If you deploy a Cisco 1242 a/b/g access point as a rogue detector, can this be used for 802.11n wired detection as well.

i.e Will the controller send the MAC addresses of the 802.11n clients and APs.

http://www.cisco.com/en/US/tech/tk722/tk809/technologies_white_paper09186a0080722d8c.shtml

1 Accepted Solution

Accepted Solutions

The 1250 will "listen" for Rogue AP on both Wired and Air.

I have over 175 AP's in four sites. Not one of them is configured for a Rogue detector. But daily, if a new Rogue AP would appear, the WLC/WCS would let me know.

WLC/WCS would also inform me if (and only if), a particular Rogue AP/Client/Ad-Hoc was also plugged into the LAN.

Does this answer your query?

View solution in original post

8 Replies 8

Leo Laohoo
Hall of Fame
Hall of Fame

Hi Mark,

You mean Rogue on Wire? If so, by default, this option is turned off.

Go to Security -> Wireless Protection Policies -> General

OK Rogue on Wire.

Can the Cisco 1242 be used as a Rogue detector for 802.11n rogue AP and clients

Will the controller be able to use 1250's in local mode and 1242's in rogue detector mode to detect rogue on wire 802.11n client/APs

Mark

Mark,

Don't need to do this (enable Rogue Detector). By default, all AP's will detect rogue AP's automatically.

AP's by default "can" contain a rogue AP, client or ad-hoc rogue.

Because a 1242 is an A/B/G only, it won't be able to detect any Draft N 2.0 signal.

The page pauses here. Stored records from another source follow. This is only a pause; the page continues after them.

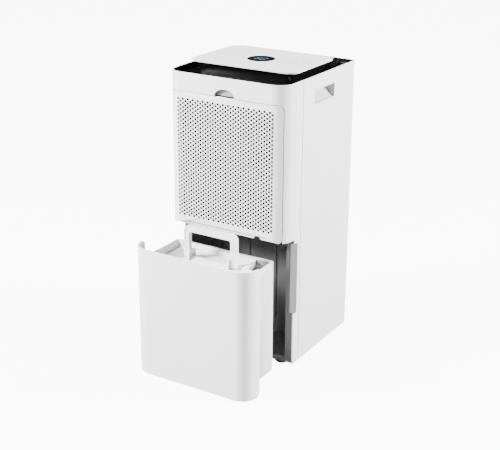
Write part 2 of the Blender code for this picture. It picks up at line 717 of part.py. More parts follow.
def tank_outline(inset=0.0):
    half = TANK_HALF - inset
    return rounded(-half, half, TANK_FRONT + inset, TANK_REAR - inset, TANK_RADIUS - inset)


def make_tank_body():
    body = add("tank_body", prism(tank_outline(), TANK_BOTTOM, TANK_TOP), TANK_WHITE, parent=TANK)
    room = prism(tank_outline(TANK_WALL), TANK_BOTTOM + TANK_WALL, TANK_TOP + TANK_WALL)
    cut(body, room, "room")


def make_tank_lid():
    low = LID_FLOOR_Z - LID_FLOOR
    rest = TANK_TOP + GAP
    high = rest + LID_FLANGE
    lid = add("tank_lid", prism(tank_outline(), rest, high), TANK_WHITE, parent=TANK)
    inset = TANK_WALL + 2 * GAP
    join(lid, prism(tank_outline(inset), low, high - 1 * MM), "pan")
    border = TANK_WALL + LID_BORDER
    cut(lid, prism(tank_outline(border), LID_FLOOR_Z, high + 1 * MM), "tray")
    inlet = ellipse((0, INLET_Y), INLET_LENGTH / 2, INLET_WIDTH / 2)
    cut(lid, prism(inlet, low - 1 * MM, LID_FLOOR_Z + 1 * MM), "inlet")
    ear_x = HANDLE_SPAN / 2 - HANDLE_BAR - GAP
    depth = HANDLE_THICKNESS
    for side, label in ((-1, "left"), (1, "right")):
        ear = [(HANDLE_Y - depth, LID_FLOOR_Z - 1 * MM), (HANDLE_Y + depth, LID_FLOOR_Z - 1 * MM)]
        ear += arc((HANDLE_Y, HANDLE_Z + 3 * MM), depth, 0, 180, CORNER_STEPS)
        inner, outer = sorted((side * (ear_x - EAR_WALL), side * ear_x))
        join(lid, prism(ear, inner, outer, "X"), f"ear_{label}")
        place = (0, HANDLE_Y, HANDLE_Z)
        bore = rod(HANDLE_PIN + PIN_CLEARANCE, inner - 1 * MM, outer + 1 * MM, place, "X")
        cut(lid, bore, f"ear_bore_{label}")
    rib = box(
        -ear_x + EAR_WALL / 2,
        ear_x - EAR_WALL / 2,
        HANDLE_Y - 0.6 * depth,
        HANDLE_Y + 0.6 * depth,
        LID_FLOOR_Z - 0.5 * MM,
        LID_FLOOR_Z + 4 * MM,
    )
    join(lid, rib, "cross_rib")
    inner = FLOAT_LENGTH / 2 + 0.5 * MM
    for side, label in ((-1, "left"), (1, "right")):
        near, far = FLOAT_Y - 5 * MM, FLOAT_Y + 5 * MM
        hanger = box(side * inner, side * (inner + 3 * MM), near, far, FLOAT_Z - 6 * MM, low + 1 * MM)
        join(lid, hanger, f"float_hanger_{label}")


def make_tank_float():
    """Float block on an arm that swings up about a pin between the lid's two hangers."""
    half = FLOAT_LENGTH / 2 - 1 * MM
    place = (0, FLOAT_Y, FLOAT_Z)
    block = add("tank_float", rod(8 * MM, -half, half, place, "X"), FOAM, origin=place, parent=TANK)
    near, far = FLOAT_Y - 46 * MM, FLOAT_Y - 2 * MM
    join(block, box(-half, half, near, far, FLOAT_Z - 32 * MM, FLOAT_Z - 8 * MM), "body")
    half -= 6 * MM
    web = box(-half, half, FLOAT_Y - 3 * MM, FLOAT_Y + 2 * MM, FLOAT_Z - 20 * MM, FLOAT_Z)
    join(block, web, "web")


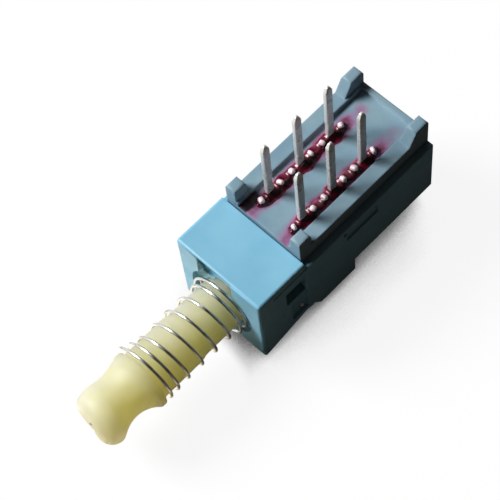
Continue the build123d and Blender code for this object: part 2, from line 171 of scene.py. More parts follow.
class Recipe(Nodes):
    """A material's node tree, with the node groups that all finishes share."""

    def __init__(self, name: str) -> None:
        """Start an empty material with a Principled shader, in millimetre coordinates.

        Args:
            name: the material's name.
        """
        self.material = bpy.data.materials.new(name)
        self.material.use_nodes = True
        super().__init__(self.material.node_tree)
        self.shader = self.tree.nodes["Principled BSDF"]
        coordinates = self.node("ShaderNodeTexCoord")
        scaled = self.node("ShaderNodeVectorMath", operation="SCALE")
        scaled.inputs["Scale"].default_value = 1 / MM
        self.link(coordinates.outputs["Object"], scaled.inputs[0])
        self.place = scaled.outputs[0]

    def fixed(self, **values: object) -> None:
        """Set the shader's own sockets, with spaces written as underscores."""
        for key, value in values.items():
            self.shader.inputs[key.replace("_", " ")].default_value = value

    def drives(self, socket: str, source: bpy.types.NodeSocket) -> None:
        """Let a value or colour drive one of the shader's sockets."""
        self.link(source, self.shader.inputs[socket])

    def noise(
        self, size: float, detail: float = 3.0, stretch: tuple[float, float, float] = (1, 1, 1)
    ) -> bpy.types.NodeSocket:
        """Cloudy noise.

        Args:
            size: width of one cloud, in millimetres.
            detail: octaves.
            stretch: how many times longer a cloud is along each axis.

        Returns:
            The noise's value, about 0.5.
        """
        mapping = self.node("ShaderNodeMapping")
        mapping.inputs["Scale"].default_value = [1 / (size * s) for s in stretch]
        texture = self.node("ShaderNodeTexNoise")
        texture.inputs["Scale"].default_value = 1.0
        texture.inputs["Detail"].default_value = detail
        self.link(self.place, mapping.inputs["Vector"])
        self.link(mapping.outputs[0], texture.inputs["Vector"])
        return texture.outputs["Fac"]

    def ragged(
        self, source: bpy.types.NodeSocket, size: float, depth: float, detail: float = 3.0
    ) -> bpy.types.NodeSocket:
        """Add noise to a value, so that what it bounds has an uneven edge.

        Args:
            source: the value.
            size: width of one of the noise's clouds, in millimetres.
            depth: how much the noise adds where it is 1.
            detail: the noise's octaves.

        Returns:
            The uneven value.
        """
        return self.maths("MULTIPLY_ADD", self.noise(size, detail), depth, source)

    def axis(self, name: str) -> bpy.types.NodeSocket:
        """One of the coordinates X, Y or Z, in millimetres.

        Args:
            name: the coordinate's letter.

        Returns:
            The coordinate.
        """
        made = self.node("ShaderNodeSeparateXYZ")
        self.link(self.place, made.inputs[0])
        return made.outputs[name]

    def attribute(self, name: str) -> bpy.types.NodeSocket:
        """A number stored on the mesh's points."""
        return self.node("ShaderNodeAttribute", attribute_name=name).outputs["Fac"]

    def blend(
        self, share: bpy.types.NodeSocket, first: object, second: object
    ) -> bpy.types.NodeSocket:
        """Mix two colours.

        Args:
            share: how much of the second colour there is, from 0 to 1.
            first: a socket, or a display colour.
            second: a socket, or a display colour.

        Returns:
            The mixed colour.
        """
        made = self.node("ShaderNodeMix", data_type="RGBA")
        self.link(share, made.inputs[0])
        for index, colour in ((6, first), (7, second)):
            if isinstance(colour, tuple):
                made.inputs[index].default_value = linear(colour)
            else:
                self.link(colour, made.inputs[index])
        return made.outputs[2]

    def bump(self, height: bpy.types.NodeSocket, depth: float, edge: float = 0.0) -> None:
        """Raise the surface's shading, and round the shading of its hard edges.

        Args:
            height: a height from 0 to 1.
            depth: how many millimetres deep that height is.
            edge: radius of the edges, in millimetres.
        """
        made = self.node("ShaderNodeBump")
        # depth: how many millimetres a height of 1 stands for.
        made.inputs["Distance"].default_value = depth * MM
        self.link(height, made.inputs["Height"])
        if edge > 0:
            rounding = self.node("ShaderNodeBevel", samples=6)
            rounding.inputs["Radius"].default_value = edge * MM
            self.link(rounding.outputs["Normal"], made.inputs["Normal"])
        self.link(made.outputs["Normal"], self.shader.inputs["Normal"])


@dataclass(frozen=True)
class MouldedPlastic:
    """Opaque satin moulding with faint flow clouds and a fine spark-eroded grain."""

    name: str
    colour: tuple[float, float, float]
    cloud: tuple[float, float, float]
    roughness: float = 0.42
    grain: float = 0.05
    grain_depth: float = 0.004
    edge: float = 0.09

    def material(self) -> bpy.types.Material:
        """Build the node material.

        Returns:
            The finished material.
        """
        made = Recipe(self.name)
        clouds = made.span(made.noise(2.4, 4.0), 0.3, 0.7)
        made.drives("Base Color", made.blend(clouds, self.colour, self.cloud))
        worn = made.span(made.noise(0.9, 5.0), 0.3, 0.75, self.roughness - 0.07,
                         self.roughness + 0.08)
        made.drives("Roughness", worn)
        made.bump(made.noise(self.grain, 2.0), self.grain_depth, self.edge)
        return made.material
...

Is this what you are looking for?

Not exactly

The question

If the Cisco 1242A/B/G access point is connected to the network and configured as a Rogue detector (Radio switched off just listening to layer 2 traffic on the wired network) can it be used with 1250's in local mode to detect 802.11N greenfield rogue aps connected to the wired network

1242 listening on the wired network

1250 listening over the Air

Controller looking at the ARP tables of both and working out if rogues are connected to the network.

Mark

The 1250 will "listen" for Rogue AP on both Wired and Air.

I have over 175 AP's in four sites. Not one of them is configured for a Rogue detector. But daily, if a new Rogue AP would appear, the WLC/WCS would let me know.

WLC/WCS would also inform me if (and only if), a particular Rogue AP/Client/Ad-Hoc was also plugged into the LAN.

Does this answer your query?

Ok

To confirm LWAP's configured in Local mode monitor the wired network

Mark

Thanks for the ratings Mark.

Mark and Leo:

AFAIK the idea behind the rogue detector APs is to be connected to a trunk so it catchs all VLANs data and detect an AP connected to whatever VLAN allowed on the Detector's AP trunk.

If an AP is not a rogue detector (Local, HREAP or even bridge mode) it will not be able to detect rogue APs on wired side on same VLAN. It only detects The Rogue over wireless (wireless singal that it listens to).

As in Mark's Scenario: Rogue detector is 1242 and local AP is 1252, the rogude detector does not care about wireless. the BRAIN of the process is the WLC. The WLC have a list of all rogue APs detected (by normal APs [local, hreap...etc]). then the WLC instructs the rogue detector AP to try to find the mac addresses of the rogue APs on the wired side. the rogue-detector AP gets the order and try to do ARP requests on all vlans for the mac addresses provided by the WLC to see if those are on the wired network or not. If they are found on the wired network an alarm will be sent to the WLC about this.

'''snip'''

Passive Operation:

This approach is used when rogue AP has some form of authentication, either WEP or WPA. When a form of authentication is configured on rogue AP, the Lightweight AP cannot associate because it does not know the key configured on the rogue AP. The process begins with the controller when it passes on the list of rogue client MAC addresses to an AP that is configured as a rogue detector. The rogue detector scans all connected and configured subnets for ARP requests, and ARP searches for a matching Layer 2 address. If a match is discovered, the controller notifies the network administrator that a rogue is detected on the wired subnet.

'''snip'''

Reference:

http://tiny.cc/repibw

so I would answer Mark question by "Yes". your 1242 rogue detector APs will be able to detect 802.11n rogues on WIRED side if those rogues are reported to WLC by some other APs that have 802.11n capability.